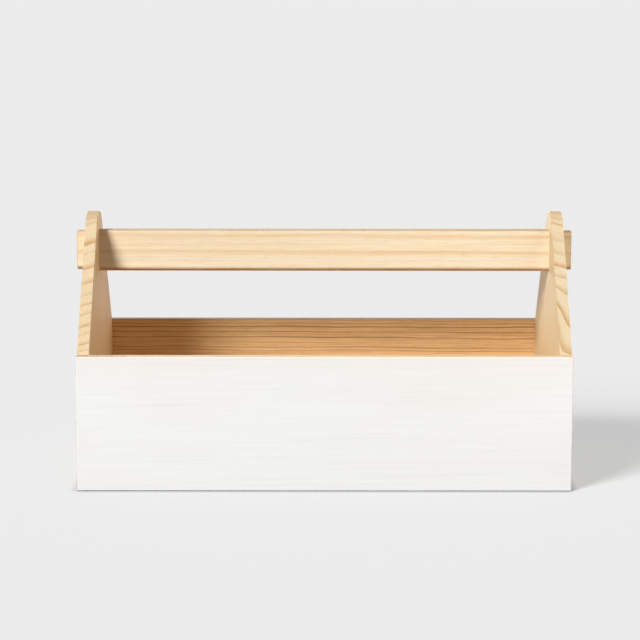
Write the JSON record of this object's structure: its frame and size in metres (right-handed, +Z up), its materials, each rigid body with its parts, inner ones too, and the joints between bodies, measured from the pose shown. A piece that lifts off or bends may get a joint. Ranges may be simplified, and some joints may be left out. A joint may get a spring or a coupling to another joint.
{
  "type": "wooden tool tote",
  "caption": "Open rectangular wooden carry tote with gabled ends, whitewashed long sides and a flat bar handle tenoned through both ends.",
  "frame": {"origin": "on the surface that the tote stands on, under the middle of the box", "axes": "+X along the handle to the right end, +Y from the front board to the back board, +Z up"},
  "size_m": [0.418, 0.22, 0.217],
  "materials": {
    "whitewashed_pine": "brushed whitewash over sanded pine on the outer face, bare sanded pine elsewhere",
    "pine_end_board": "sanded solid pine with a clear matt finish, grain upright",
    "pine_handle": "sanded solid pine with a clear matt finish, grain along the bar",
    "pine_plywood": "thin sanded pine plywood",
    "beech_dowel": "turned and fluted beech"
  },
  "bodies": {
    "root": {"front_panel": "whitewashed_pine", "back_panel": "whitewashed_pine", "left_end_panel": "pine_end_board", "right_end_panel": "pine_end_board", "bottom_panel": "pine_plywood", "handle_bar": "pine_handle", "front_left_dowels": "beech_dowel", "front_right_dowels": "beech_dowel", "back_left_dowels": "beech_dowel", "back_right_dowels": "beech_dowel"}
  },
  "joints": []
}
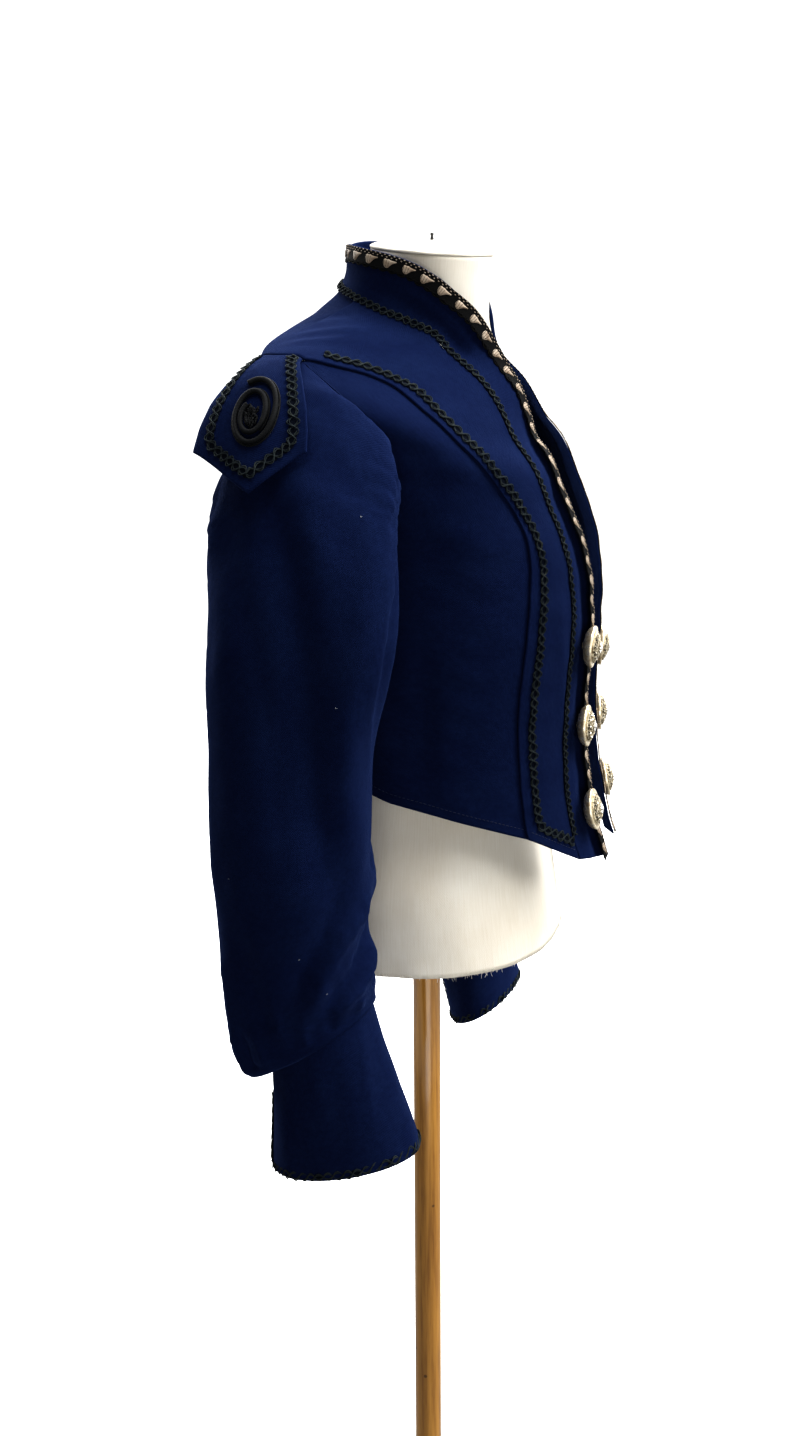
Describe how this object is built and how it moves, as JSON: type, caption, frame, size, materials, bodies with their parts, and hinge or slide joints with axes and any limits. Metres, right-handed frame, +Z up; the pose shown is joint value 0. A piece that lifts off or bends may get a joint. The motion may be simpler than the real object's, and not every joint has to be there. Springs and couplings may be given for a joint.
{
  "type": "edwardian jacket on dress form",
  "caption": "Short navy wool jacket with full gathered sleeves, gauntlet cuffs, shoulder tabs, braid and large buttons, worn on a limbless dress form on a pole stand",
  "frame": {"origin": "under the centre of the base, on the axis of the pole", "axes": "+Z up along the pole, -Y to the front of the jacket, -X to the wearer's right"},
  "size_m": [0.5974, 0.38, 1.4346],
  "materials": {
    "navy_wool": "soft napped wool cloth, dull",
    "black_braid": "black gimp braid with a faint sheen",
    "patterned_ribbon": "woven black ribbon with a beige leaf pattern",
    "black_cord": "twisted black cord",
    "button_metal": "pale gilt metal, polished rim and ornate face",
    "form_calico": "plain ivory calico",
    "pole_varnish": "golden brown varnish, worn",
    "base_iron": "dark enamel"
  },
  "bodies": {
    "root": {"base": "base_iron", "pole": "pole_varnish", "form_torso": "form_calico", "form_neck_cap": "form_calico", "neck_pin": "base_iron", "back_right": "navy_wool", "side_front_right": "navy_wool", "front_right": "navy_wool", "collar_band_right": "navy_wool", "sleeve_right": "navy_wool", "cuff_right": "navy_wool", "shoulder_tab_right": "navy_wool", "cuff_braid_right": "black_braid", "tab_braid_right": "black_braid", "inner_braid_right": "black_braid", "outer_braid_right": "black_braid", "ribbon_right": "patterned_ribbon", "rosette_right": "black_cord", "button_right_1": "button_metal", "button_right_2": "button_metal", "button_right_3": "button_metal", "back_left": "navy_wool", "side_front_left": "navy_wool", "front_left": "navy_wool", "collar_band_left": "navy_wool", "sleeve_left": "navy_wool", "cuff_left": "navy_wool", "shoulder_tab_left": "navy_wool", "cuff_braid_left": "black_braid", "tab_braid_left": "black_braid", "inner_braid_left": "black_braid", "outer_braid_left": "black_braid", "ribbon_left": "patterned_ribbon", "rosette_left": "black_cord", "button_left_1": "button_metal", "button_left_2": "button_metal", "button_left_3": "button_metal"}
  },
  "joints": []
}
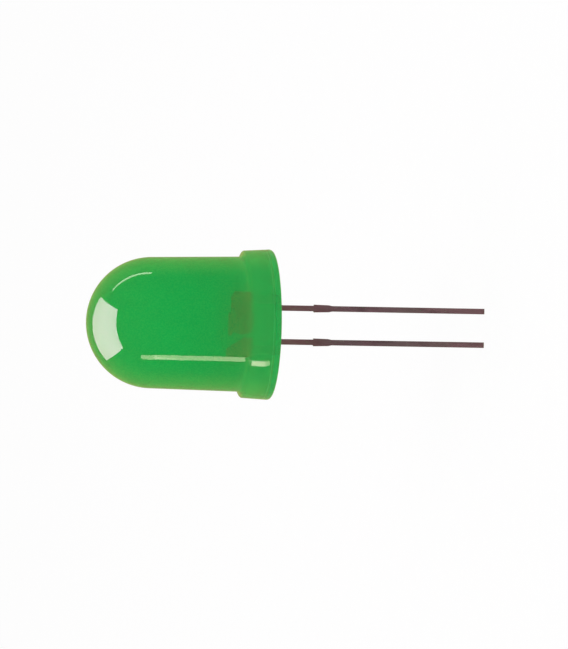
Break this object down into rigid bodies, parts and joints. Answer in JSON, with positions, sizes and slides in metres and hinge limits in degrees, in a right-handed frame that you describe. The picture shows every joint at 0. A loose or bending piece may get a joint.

### Goal of the exercise
The records above should be restated word for word, please.

### Output for this task
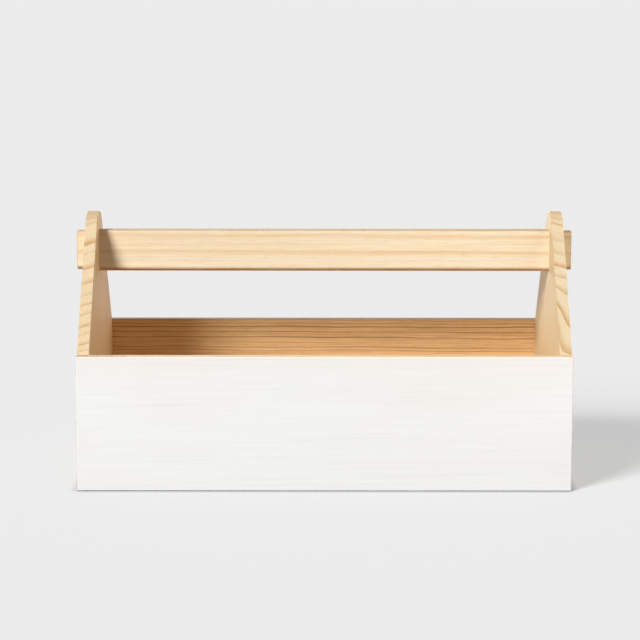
Write the JSON record of this object's structure: its frame and size in metres (right-handed, +Z up), its materials, each rigid body with its parts, inner ones too, and the joints between bodies, measured from the pose shown. A piece that lifts off or bends may get a joint. Ranges may be simplified, and some joints may be left out. A joint may get a spring or a coupling to another joint.
{
  "type": "wooden tool tote",
  "caption": "Open rectangular wooden carry tote with gabled ends, whitewashed long sides and a flat bar handle tenoned through both ends.",
  "frame": {"origin": "on the surface that the tote stands on, under the middle of the box", "axes": "+X along the handle to the right end, +Y from the front board to the back board, +Z up"},
  "size_m": [0.418, 0.22, 0.217],
  "materials": {
    "whitewashed_pine": "brushed whitewash over sanded pine on the outer face, bare sanded pine elsewhere",
    "pine_end_board": "sanded solid pine with a clear matt finish, grain upright",
    "pine_handle": "sanded solid pine with a clear matt finish, grain along the bar",
    "pine_plywood": "thin sanded pine plywood",
    "beech_dowel": "turned and fluted beech"
  },
  "bodies": {
    "root": {"front_panel": "whitewashed_pine", "back_panel": "whitewashed_pine", "left_end_panel": "pine_end_board", "right_end_panel": "pine_end_board", "bottom_panel": "pine_plywood", "handle_bar": "pine_handle", "front_left_dowels": "beech_dowel", "front_right_dowels": "beech_dowel", "back_left_dowels": "beech_dowel", "back_right_dowels": "beech_dowel"}
  },
  "joints": []
}
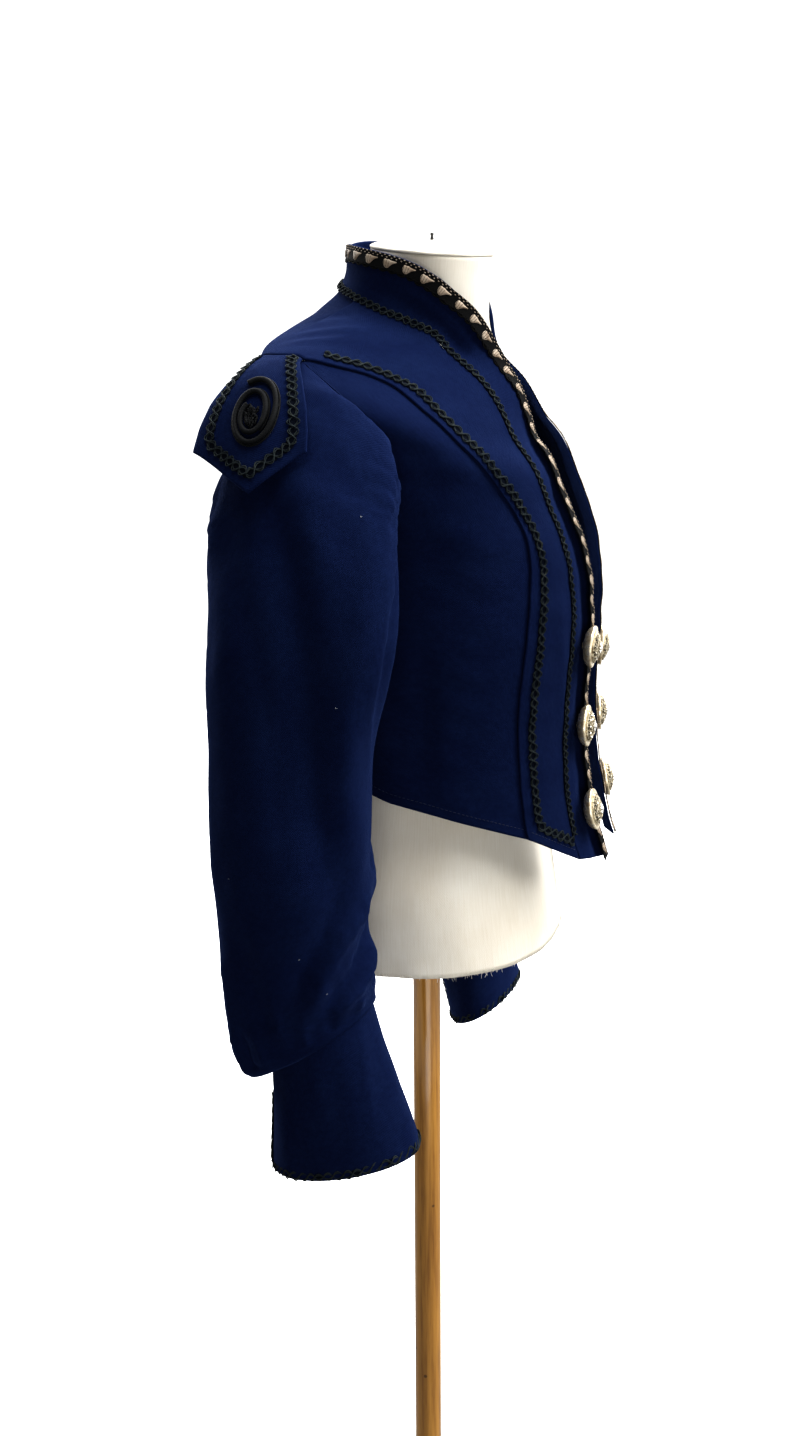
Describe how this object is built and how it moves, as JSON: type, caption, frame, size, materials, bodies with their parts, and hinge or slide joints with axes and any limits. Metres, right-handed frame, +Z up; the pose shown is joint value 0. A piece that lifts off or bends may get a joint. The motion may be simpler than the real object's, and not every joint has to be there. Springs and couplings may be given for a joint.
{
  "type": "edwardian jacket on dress form",
  "caption": "Short navy wool jacket with full gathered sleeves, gauntlet cuffs, shoulder tabs, braid and large buttons, worn on a limbless dress form on a pole stand",
  "frame": {"origin": "under the centre of the base, on the axis of the pole", "axes": "+Z up along the pole, -Y to the front of the jacket, -X to the wearer's right"},
  "size_m": [0.5974, 0.38, 1.4346],
  "materials": {
    "navy_wool": "soft napped wool cloth, dull",
    "black_braid": "black gimp braid with a faint sheen",
    "patterned_ribbon": "woven black ribbon with a beige leaf pattern",
    "black_cord": "twisted black cord",
    "button_metal": "pale gilt metal, polished rim and ornate face",
    "form_calico": "plain ivory calico",
    "pole_varnish": "golden brown varnish, worn",
    "base_iron": "dark enamel"
  },
  "bodies": {
    "root": {"base": "base_iron", "pole": "pole_varnish", "form_torso": "form_calico", "form_neck_cap": "form_calico", "neck_pin": "base_iron", "back_right": "navy_wool", "side_front_right": "navy_wool", "front_right": "navy_wool", "collar_band_right": "navy_wool", "sleeve_right": "navy_wool", "cuff_right": "navy_wool", "shoulder_tab_right": "navy_wool", "cuff_braid_right": "black_braid", "tab_braid_right": "black_braid", "inner_braid_right": "black_braid", "outer_braid_right": "black_braid", "ribbon_right": "patterned_ribbon", "rosette_right": "black_cord", "button_right_1": "button_metal", "button_right_2": "button_metal", "button_right_3": "button_metal", "back_left": "navy_wool", "side_front_left": "navy_wool", "front_left": "navy_wool", "collar_band_left": "navy_wool", "sleeve_left": "navy_wool", "cuff_left": "navy_wool", "shoulder_tab_left": "navy_wool", "cuff_braid_left": "black_braid", "tab_braid_left": "black_braid", "inner_braid_left": "black_braid", "outer_braid_left": "black_braid", "ribbon_left": "patterned_ribbon", "rosette_left": "black_cord", "button_left_1": "button_metal", "button_left_2": "button_metal", "button_left_3": "button_metal"}
  },
  "joints": []
}
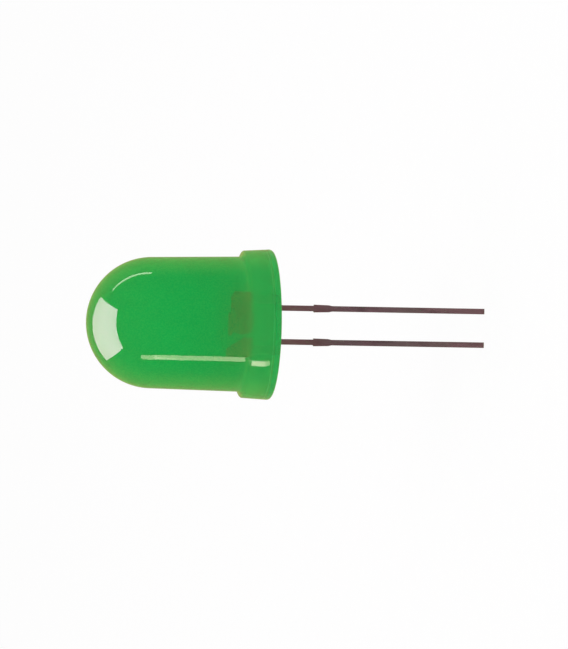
Break this object down into rigid bodies, parts and joints. Answer in JSON, with positions, sizes and slides in metres and hinge limits in degrees, in a right-handed frame that you describe. The picture shows every joint at 0. A loose or bending piece may get a joint.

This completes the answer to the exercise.